The Truman Doctrine and Marshall Plan
The Truman Doctrine, 1947
- Implemented when G.B. decided to pull out of Greece
- 400 mil. Dollars pledged to Greece and Turkey to prevent expansion of Communism
- It became a mantra for American policy throughout the world to stop the spread of Communism
- "Line in the sand"
- George C. Marshall, secretary of state propsed aid to rebuild western Europe
- Sixteen nations applied for the aid to be handed out over 4 years
- Also helped limit the expansion of Communism
- The US govt. blocked the aid until Czechoslovakia was taken over in 1948
Interesting Fact
George Marshall was awarded the Nobel Peace Prize in 1953 for his contribution to the Marshall Plan.
Quote
"The only way human beings can win a war is to prevent it."
-George C. Marshall
-George C. Marshall
Subjunctive Question
How would the Cold War have turned out differently if the Truman Doctrine and Marshall Plan were not implemented?
Summary
The Truman Doctrine and Marshall Plan were implemented to stop the expansion of Communism. In the Truman Doctrine the US pledges 400 million dollars to Greece and Turkey to ensure that they didnt turn to Communism.

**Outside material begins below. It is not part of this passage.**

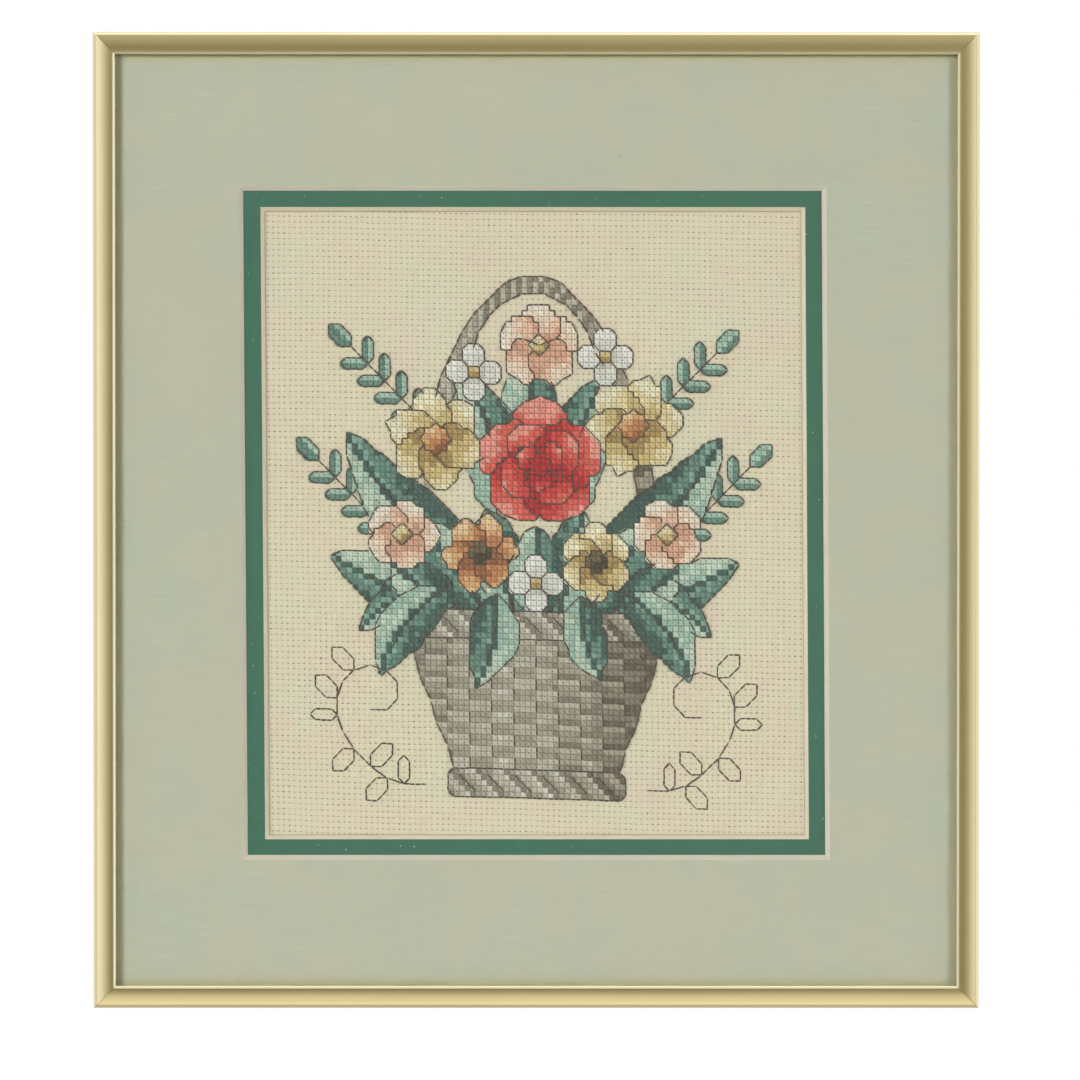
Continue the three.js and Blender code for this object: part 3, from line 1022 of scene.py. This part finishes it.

It became a mantra for American policy throughout the world to stop the spread of Communism. Known as the "Line in the sand." The Marshall Plan was propsed by George C. Marshall, the secretary of state. It was propsed aid to rebuild western Europe after WWII. There were 16 nations who applied for the aid. This was the US's way of paying off countries to prevent them from turning.